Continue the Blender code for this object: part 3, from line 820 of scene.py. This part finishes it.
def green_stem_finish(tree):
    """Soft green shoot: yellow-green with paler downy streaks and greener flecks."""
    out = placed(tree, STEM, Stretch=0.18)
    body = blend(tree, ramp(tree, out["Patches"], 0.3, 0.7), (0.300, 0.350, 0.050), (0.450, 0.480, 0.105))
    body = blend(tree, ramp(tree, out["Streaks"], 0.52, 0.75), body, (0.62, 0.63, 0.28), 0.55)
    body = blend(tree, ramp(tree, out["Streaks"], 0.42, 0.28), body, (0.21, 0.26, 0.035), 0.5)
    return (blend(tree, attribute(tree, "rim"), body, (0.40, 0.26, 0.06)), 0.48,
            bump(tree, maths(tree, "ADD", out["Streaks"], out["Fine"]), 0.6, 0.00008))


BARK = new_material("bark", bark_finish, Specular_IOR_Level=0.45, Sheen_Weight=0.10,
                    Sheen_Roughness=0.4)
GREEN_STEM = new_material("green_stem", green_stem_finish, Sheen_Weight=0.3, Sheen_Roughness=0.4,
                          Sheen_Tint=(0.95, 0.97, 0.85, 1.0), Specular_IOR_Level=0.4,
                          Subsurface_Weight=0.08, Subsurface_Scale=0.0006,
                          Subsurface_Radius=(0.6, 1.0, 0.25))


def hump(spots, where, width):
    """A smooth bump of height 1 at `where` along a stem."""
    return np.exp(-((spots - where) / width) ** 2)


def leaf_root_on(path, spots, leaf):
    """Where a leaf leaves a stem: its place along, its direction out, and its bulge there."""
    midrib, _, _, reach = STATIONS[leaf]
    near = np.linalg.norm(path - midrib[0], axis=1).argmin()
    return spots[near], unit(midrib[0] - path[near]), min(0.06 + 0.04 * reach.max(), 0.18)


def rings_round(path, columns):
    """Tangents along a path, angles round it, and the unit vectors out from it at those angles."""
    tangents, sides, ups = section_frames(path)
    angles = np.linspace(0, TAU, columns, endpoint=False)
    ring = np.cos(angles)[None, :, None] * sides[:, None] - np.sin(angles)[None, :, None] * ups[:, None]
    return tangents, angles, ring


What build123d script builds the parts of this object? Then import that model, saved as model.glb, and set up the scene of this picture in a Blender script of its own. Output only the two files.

**The problem**
Using the material above, gather every line that includes "scene".

**Answer to this problem**
Continue the Blender code for this object: part 3, from line 820 of scene.py. This part finishes it.
What build123d script builds the parts of this object? Then import that model, saved as model.glb, and set up the scene of this picture in a Blender script of its own. Output only the two files.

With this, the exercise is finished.